One problem with this proposition is the fact that Israel was not founded to accomodate the Jewish victims of the Nazi genocide. Zionism, the colonial-settler movement to carve out a Jewish state in Palestine, long preceeded the Nazi genocide, and was concerned primarily with re-establishing a presumed ancient Jewish sovereignty over Palestine, a Jewish national home from which Jews had supposedly been 'exiled' and to which they supposedly longed to 'return', not with providing a refuge for persecuted European Jews. (See the discussion of Zionism's foundational myths in Gabriel Piterberg's excellent The Returns of Zionism: Myths, Politics & Scholarship in Israel, 2008) In fact, it is precisely his Zionism that explains David Ben-Gurion's remarkable lack of empathy for the fate of European Jewry. As Israel's first prime minister said in 1938: "If Jews will have to choose between the refugees, saving Jews from concentration camps, and assisting a national museum in Palestine, mercy will have the upper hand and the whole energy of the people will be channelled into saving Jews from various countries. Zionism will be struck off the agenda... If we allow a separation between the refugee problem and the Palestine problem, we are risking the existence of Zionism." (Quoted in The Myths of Zionism, John Rose, p145) Talk about discriminating empathy.

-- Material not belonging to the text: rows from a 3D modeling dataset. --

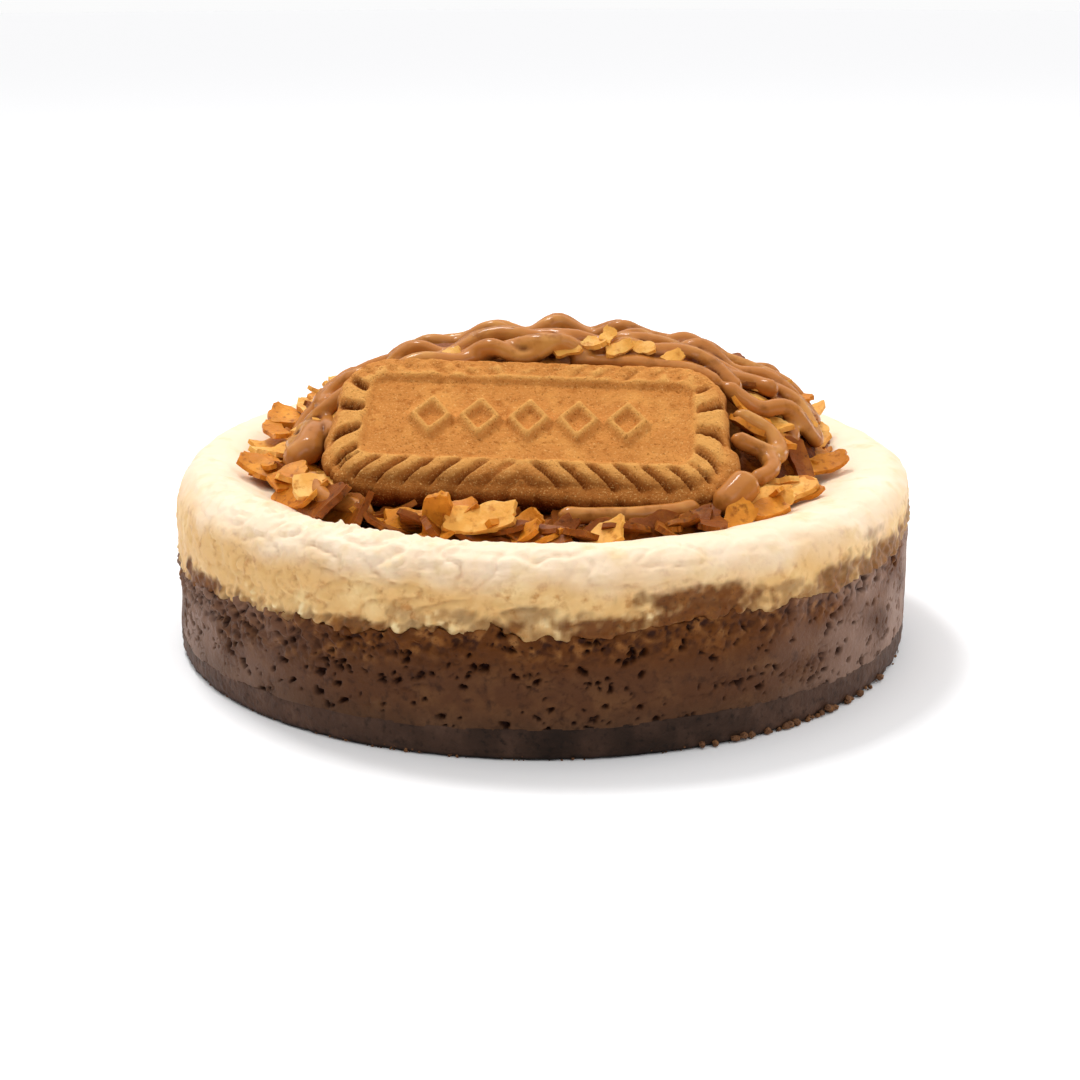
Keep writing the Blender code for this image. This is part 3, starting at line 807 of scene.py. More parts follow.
# %% [markdown]
# ## Where the biscuit lies
# The biscuit leans back on the heap. The heap's core, ropes and flakes have to stay out of
# it, so its pose comes first, with two tests: how high a thing may stand below its
# underside, and whether a point is in front of its face.

# %% The biscuit's pose
BISCUIT_LENGTH = 58.6
BISCUIT_WIDTH = 28.6
BISCUIT_THICKNESS = 6.6
BISCUIT_CORNER = 8.5
BISCUIT_EDGE = 2.6
BISCUIT_CLEARANCE = 0.3
CLEAR_BEFORE_FACE = 12.0
BISCUIT_FACE_CENTRE = Vector((-2.1, -17.9, 37.6))
BISCUIT_TILT = math.radians(28.4)
BISCUIT_YAW = math.radians(-2.2)
BISCUIT_ROLL = math.radians(-2.5)

biscuit_pose = (
    Matrix.Translation(BISCUIT_FACE_CENTRE)
    @ Matrix.Rotation(BISCUIT_YAW, 4, "Z")
    @ Matrix.Rotation(BISCUIT_TILT, 4, "X")
    @ Matrix.Rotation(BISCUIT_ROLL, 4, "Z")
)
to_biscuit = biscuit_pose.inverted()


def underside_height(x, y):
    """The height of the biscuit's underside above a plan point, or None clear of it."""
    up = biscuit_pose.to_3x3() @ Vector((0, 0, 1))
    corner = biscuit_pose @ Vector((0, 0, -BISCUIT_THICKNESS))
    height = corner.z - (up.x * (x - corner.x) + up.y * (y - corner.y)) / up.z
    local = to_biscuit @ Vector((x, y, height))
    beside = abs(local.x) < BISCUIT_LENGTH / 2 + 1.5
    inside = beside and -BISCUIT_WIDTH / 2 - 12.0 < local.y < BISCUIT_WIDTH / 2 + 0.5
    return height if inside else None


def in_biscuit(point):
    """Whether a point is in the biscuit or in front of its face."""
    local = to_biscuit @ Vector(point)
    return (
        abs(local.x) < BISCUIT_LENGTH / 2 + BISCUIT_CLEARANCE
        and abs(local.y) < BISCUIT_WIDTH / 2 + BISCUIT_CLEARANCE
        and -BISCUIT_THICKNESS - BISCUIT_CLEARANCE < local.z < CLEAR_BEFORE_FACE
    )


# %% [markdown]
# ## The core of the heap
# Between the flakes and the ropes the heap is a sticky mass of small flakes and spread,
# painted darker low down as painted shade in its gaps. It is turned like the cake and lifted to
# the dome that the solid has, then made lumpy, and it is pressed down wherever the biscuit lies
# on it.

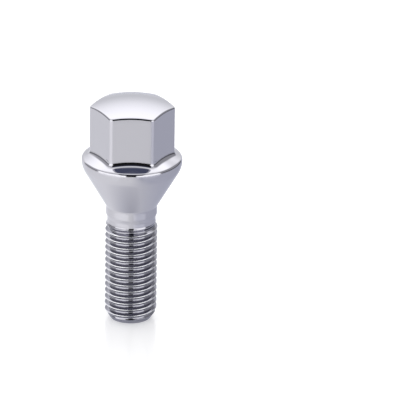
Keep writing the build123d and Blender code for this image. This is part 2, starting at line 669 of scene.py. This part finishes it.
def edge_mask(tree, ratio, half_angle, edge):
    """1 inside the half angle on both sides of a panel's middle line and 0 outside."""
    outside = math.tan(math.radians(half_angle + edge))
    inside = math.tan(math.radians(half_angle - edge))
    size = calculated(tree, "ABSOLUTE", ratio)
    return ramp(tree, size, (outside, inside), shape="SMOOTHSTEP")


def add_panel(tree, view, below, panel):
    """Lays a flat panel, lit or dark, over the colour below, and returns the result."""
    degrees, elevation, half_width, half_height, edge, light = panel
    middle = direction(degrees, elevation)
    across = bearing(degrees + 90)
    upward = middle.cross(across)
    ahead = calculated(tree, "MAXIMUM", projection(tree, view, middle), LEAST_AHEAD)
    side = calculated(tree, "DIVIDE", projection(tree, view, across), ahead)
    rise = calculated(tree, "DIVIDE", projection(tree, view, upward), ahead)
    width = edge_mask(tree, side, half_width, edge)
    height = edge_mask(tree, rise, half_height, edge)
    return mixed(tree, calculated(tree, "MULTIPLY", width, height), below, light)


def build_world():
    """White tent with darker sides, a softbox behind and dark gaps on the camera's side."""
    world = bpy.data.worlds.new("tent")
    world.use_nodes = True
    tree = world.node_tree
    view = tree.nodes.new("ShaderNodeTexCoord").outputs["Generated"]
    colour = TENT_LIGHT
    for panel in PANELS.values():
        colour = add_panel(tree, view, colour, panel)
    tree.links.new(colour, tree.nodes["Background"].inputs["Color"])
    bpy.context.scene.world = world


def build_floor():
    """Round sheet under the bolt."""
    mesh = bmesh.new()
    bmesh.ops.create_circle(mesh, cap_ends=True, segments=FLOOR_SEGMENTS, radius=FLOOR_RADIUS)
    floor = linked_object("floor", mesh)
    floor.data.materials.append(floor_material())


def build_camera():
    """Camera at the photograph's angle, turned aside so that the bolt stands left of centre."""
    data = bpy.data.cameras.new("camera")
    data.sensor_width = SENSOR
    data.lens = SENSOR * PIXELS_PER_RADIAN / FRAME_PIXELS
    data.clip_end = CAMERA_CLIP_END
    target = Vector((0, 0, CAMERA_TARGET_HEIGHT * MM))
    place = target + direction(CAMERA_BEARING, CAMERA_ELEVATION) * CAMERA_DISTANCE
    facing = (target - place).to_track_quat("-Z", "Y").to_matrix()
    roll = Matrix.Rotation(math.radians(CAMERA_ROLL), 3, "Z")
    across = (FRAME_PIXELS / 2 - TARGET_PIXEL[0]) / PIXELS_PER_RADIAN
    down = (FRAME_PIXELS / 2 - TARGET_PIXEL[1]) / PIXELS_PER_RADIAN
    pan = Matrix.Rotation(-math.atan(across), 3, "Y")
    tilt = Matrix.Rotation(-math.atan(down), 3, "X")
    camera = bpy.data.objects.new("camera", data)
    camera.matrix_world = Matrix.Translation(place) @ (facing @ roll @ pan @ tilt).to_4x4()
    bpy.context.scene.collection.objects.link(camera)
    bpy.context.scene.camera = camera


bolt = build_bolt()
bolt.data.materials.append(chrome_material())
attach(bolt, "root")
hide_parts(NODE)
build_floor()
build_world()
build_camera()
bpy.context.scene.view_settings.view_transform = "Standard"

[* Prime Minister Rudd echoed this when speaking to his shameful 12 March parliamentary motion "celebrating and commending" Israel on its 60th anniversary: "... the story of the establishment of the state of Israel begins with the unimaginable tragedy of the Holocaust." See my 14/3/08 post The Israeli Occupation of Federal Parliament 3]

The other problem with Burchell's reasoning is that even if Israel were the underdog's underdog, even if it were "founded as a refuge for one of the most persecuted peoples on the planet," as he maintains, why would that accord it any "moral capital" if it was founded at the expense of another people?

[Before I leave this post, however, I couldn't help but note Burchell's scoffing at the proposition allegedly put forward by Gretta Duisenberg, one of the two Dutch pro-Palestine activists mentioned above: "According to Duisenberg, Israeli rule in Gaza is worse than wartime Nazi rule in Holland." Let's test the proposition: "The Dutch army had tried to resist, but on easy terrain they did not last nearly as long as the Norwegians. On 14 May, a massive Luftwaffe bombing raid took barely 10 minutes to turn the centre of Rotterdam into smouldering rubble and charred timber, killing nearly 1,000 people and leaving more than 78,000 homeless... the Dutch quickly capitulated... [Hitler] brought in a civilian administration [headed by Seyss-Inquart]... he was told to reassure the Dutch and encourage collaboration. Unlike Germany's previous conquests, the Netherlands was a colonial power and Hitler was particularly anxious to prevent its colonies from breaking away and escaping German control... Seys-Inquart therefore tried to assuage the Dutch by immediately proclaiming that Germany had no 'imperialistic' designs on the country... He allowed most of the political parties to continue in existence and he held conversations with conservative politicians. Meanwhile, senior Dutch civil servants carried on the real business of administering the occupation under German supervision, and Dutch law remained in force unless explicitly revoked or amended. As a result the occupation proceeded with only a relatively small German staff to oversee it." (Hitler's Empire: Nazi Rule in Occupied Europe, Mark Mazower, 2008, pp 105-106) Far fewer people killed than in Gaza recently (not to mention over the decades), far fewer homeless, no settlements, relative political freedom, Dutch administration and law. Duisenberg:1 Burchell: 0]

Oh, and where is Burchell's empathy for the victims of Israel's latest rampage?

5 comments:

Anonymous said...

According to Jeruslaem Post PA Official says the Israelis should have finished off Hamas ..how true and how many other Arabs secretly agree but don't have the balls to publicly admit it.. The Israelis Blew it!

Anonymous said...

You need to a)diversify your reading b)make your comment relevant to the post, and c)ask yourself whether you weren't spouting the same old rubbish about the PLO back when you had a bit more hair on your head.

MERC

Anonymous said...

Like the bit about more hair on my head, I read Al jazeera web site ,Haaretz, J post and Syrian Morning Herald [ SMH].bottom line the PA hate Hamas as much as they hate the Jews as long as they keep fighting amongst them selves the palestinians will live in the dark ages . Sure they will continue to have support of the left, NGos, UN, EU , Socialists , Faiffax,SBS , ABC and the self hating Jews like Loewenstein and Co. but so far that hasn't helped the Palestinians one iota.

Perhaps its time for Palestinians to change tactics maybe come up with a Gandhi style leader , after all it worked for the Indians , suicide bombs and missiles is so 70,s and 80,s ....

Anonymous said...

Hello? Books? Hello? Relevance? Gandhi? Gandhi won't help you, Hairless, he was an anti-Zionist (see my 18/7/08 post Conscripting Gandhi). Maybe Israel should do Gandhi.

Michael said...

Imagine if anyone were to suggest that the Israelis adopt the tactics of Gandhi.......anon's probably having a fit at just the thought.